Much folklore over spying using internet devices has concentrated on such things as smart televisions with microphones that are always on, or Mark Zuckerberg’s now famous taping-up of his laptop camera. Parr believes, however, the spying will come from within the chip—particularly when the encryption is turned off through manufacturer-introduced controls.
Spying via IoT devices
Parr isn’t the only one who thinks IoT will provide built-in exploits usable for spying. Harvard’s Berkman Center for Internet and Society released a study earlier this year that came up with numerous reasons connected devices would be great for spooks.
Among those reasons is the fact that software systems are “fragmented, leading to a lack of coordination and standardization” in encryption—holes, in other words. They also say “real-time intercept” is possible with increasing use of sensors such as cameras (the Zuckerberg worry), after-the-fact review of images is doable with recording mechanisms built into devices, and a lack of meta data encryption is being used. In fact, meta data needs to be unencrypted for devices to work, writes Personal Liberty, which has studied Harvard's study.
Meta data is the data about data, which is used in call and email routing, for example.
And all of the activities can all be done from afar.
Why would chip makers do this?
Parr says companies could introduce Trojans directly into the chip because of a willingness to help governments, although they'd do it at great risk because they can alienate the customer if it gets discovered. Parr uses an example of a Swiss company who created NSA-breakable encryption devices during the Cold War. The company lost the trust of customers, he explains.
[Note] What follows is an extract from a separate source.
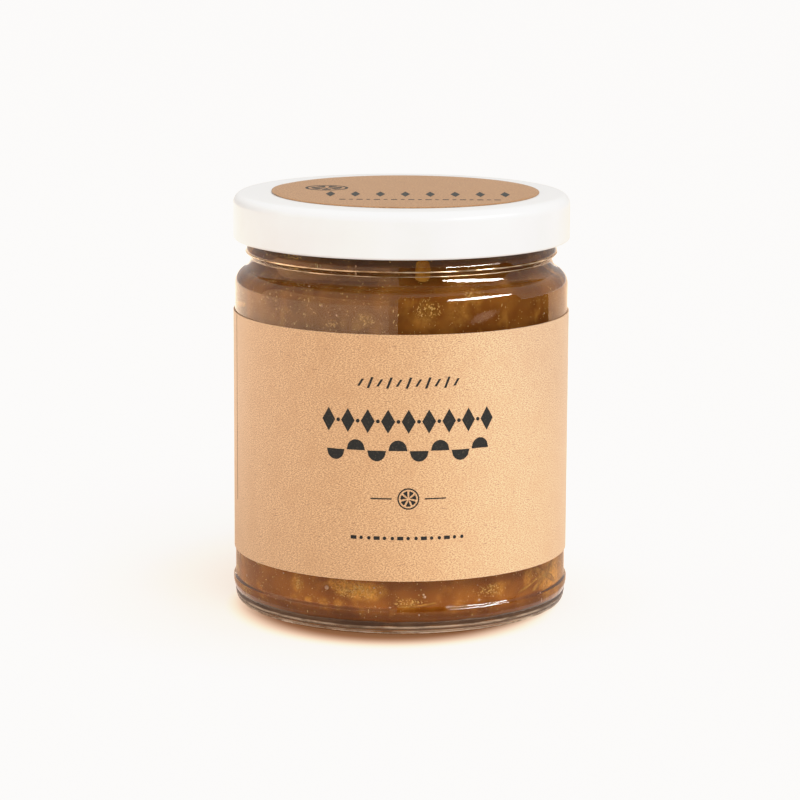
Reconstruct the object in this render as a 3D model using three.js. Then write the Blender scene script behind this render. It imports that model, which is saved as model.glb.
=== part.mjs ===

That’s something Parr wants to explore: To what extent do companies find it hard to say no to governments and why are companies motivated to provide the backdoors?
Parr comes up with some fascinating future-use scenarios that he wants to explore with his grant funding. They include how GPS coordinates could be made to switch chip-embedded intercepts on and off. “The Trojan would be activated only if the user was in a certain region,” Parr says.
Someone could also change the atom count in a chip transistor to add a backdoor, and it would be virtually undetectable, he says. Some chips have a billion transistors in them.